Sydney, February 6, 2008

BHP Billiton Ltd/Plc launched a hostile $147.4 billion bid for mining rival Rio Tinto Ltd/Plc on Wednesday, in what could be the second biggest takeover in corporate history.

A marriage of the two mining giants would create the world's third-richest company, with a market capitalisation eclipsed only by Exxon Mobil and General Electric.

It would also create a company that dominates world supplies of dozens of key minerals, raising concerns among industrial buyers from Europe to China that one company would have too much clout on pricing.

BHP sweetened its initial approach by 13 percent, offering 3.4 of its shares for every Rio share. In November, it offered three shares for one, but failed to persuade the Rio board to agree to a friendly merger.

"The Rio Tinto shareholders will now decide," BHP chief executive Marius Kloppers said.

BHP, which posted a 2.4 percent drop in first-half profit to $6.017 billion, needs at least 50 percent of holders of Rio's Australian and London shares to accept.

"This is our first and only offer," Kloppers told a briefing, though he later would not say if that meant it was the final one.

"I think it's closing a door that shouldn't have been closed," said Ken West, a partner in Perennial Growth Management.

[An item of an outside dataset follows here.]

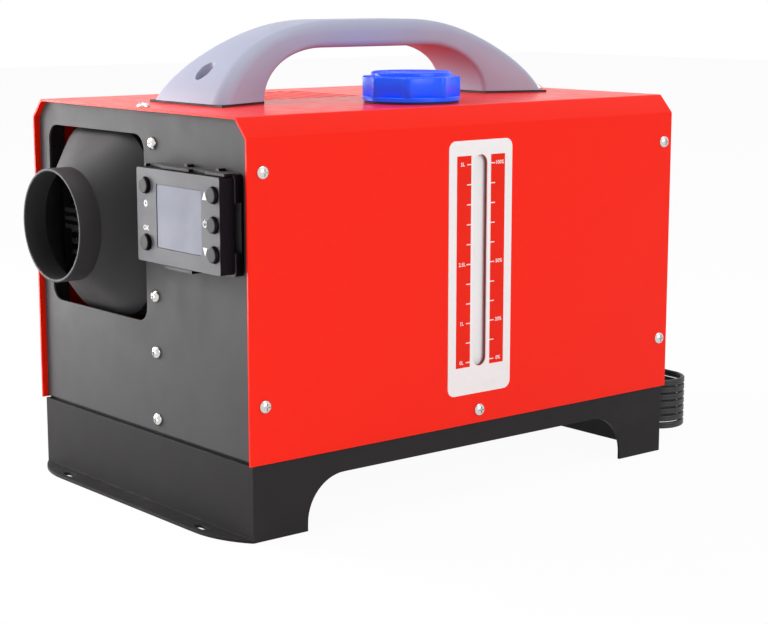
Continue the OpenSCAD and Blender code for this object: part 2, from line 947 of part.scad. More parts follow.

Rio was trading at a share ratio to BHP close to the offer, suggesting investors were betting Kloppers would stick with 3.4 shares for one.

Some analysts were sceptical the bid would be successful. "Given our market conditions and the outlook, if you look at comparative mergers and acquisitions, it probably is not going to get there," said Perennial's West.

Kloppers said the Rio board refused to discuss a merger before making the offer, but believed the offer still held widespread support among Rio shareholders, 60-70 percent of whom also hold BHP shares.

As an added incentive, Kloppers promised a $30 billion share buyback if the deal goes through. BHP said Rio shareholders would hold 44 percent of a merged entity, compared with 36 percent in last year's initial approach.

The offer equates to a 45 percent premium to Rio's stock price in November before BHP first raised the idea of a union.

"It's a lot fairer than the offer we've had before. It's by no means a knock-out offer," said Bertie Thomson, a fund manager at Aberdeen Asset Management, who holds both Rio and BHP shares.

Rio said in a statement it was considering the offer and advised its shareholders not to take any action. Rio chief executive Tom Albanese had called the initial BHP proposal "dead in the water" and "ballparks away" from a realistic offer.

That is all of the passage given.